South Sudan is in crisis. Since winning independence from Sudan in 2011 after decades of bloodshed, the country has faced a troubled existence. Despite having large oil reserves that could fuel a strong economy, South Sudan remains one of the world’s least developed countries. Government institutions are dysfunctional. Political and ethnic rivalries between President Salva Kiir and Vice President Riek Machar caused the government to effectively collapse in late 2013, plunging the country into a civil war marked by ethnically targeted attacks.


This conflict has led to a severe humanitarian crisis in South Sudan. More than four million South Sudanese, out of a population of thirteen million, have been driven from their homes, disrupting agricultural production and local markets. As a result, food shortages and health needs have grown severe. As many as 383,000 people have died since the beginning of the conflict.


Although a UN peacekeeping mission has been present in South Sudan since 2011, this crisis has also led other countries, including the United States, to consider launching their own humanitarian interventions to establish or maintain peace and ensure access to humanitarian aid. Such interventions would be guided by the responsibility to protect (R2P) doctrine, adopted by the world’s governments in 2005 after they failed to prevent a number of genocides. According to this doctrine, countries have a responsibility to intervene in other countries in cases of crimes against humanity or genocide. However, this norm is not legally binding and its application in past cases has been controversial.

Decision Point

NSC Meeting

South Sudan’s dry season is approaching, which will allow troops and vehicles to move more easily through the country. Current cease-fire agreements exist only on paper, and it seems likely that fighting will continue or even escalate, subjecting civilians to violence and possibly even tribal genocide. At the same time, drought, destruction, and the loss of agricultural workers will deplete South Sudan’s already scarce food supplies. The result will likely be a humanitarian crisis of historic proportions.

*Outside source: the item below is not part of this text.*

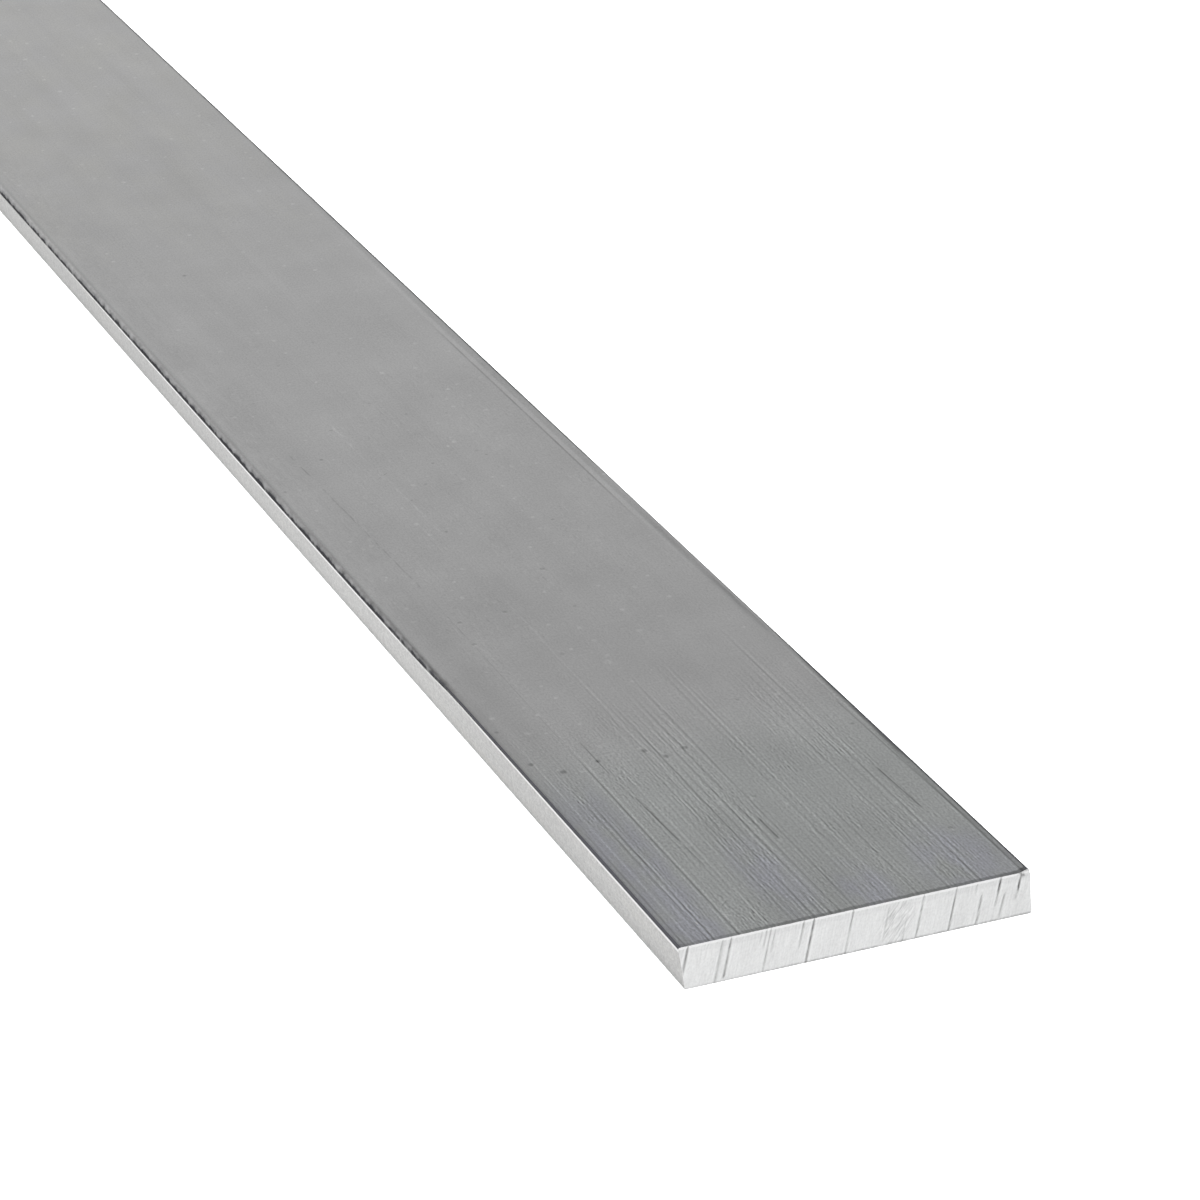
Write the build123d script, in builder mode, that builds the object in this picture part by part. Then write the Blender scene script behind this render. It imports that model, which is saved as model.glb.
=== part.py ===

In this context, the United States faces significant pressure to act. The United States could increase its involvement in current peace talks or cut funding to the warring parties, but these are long-term options. Meanwhile, South Sudanese civilians are suffering. National Security Council (NSC) members are thus tasked with debating a more immediate question: Should the United States pursue a direct humanitarian intervention in South Sudan? Supporters of intervention could invoke the R2P doctrine, arguing that conditions in South Sudan resemble those in Rwanda at the onset of that country’s 1994 genocide, which claimed as many as one million lives. Yet NSC members need to weigh the possible good that an intervention could accomplish against the significant dangers and the costs that it would entail.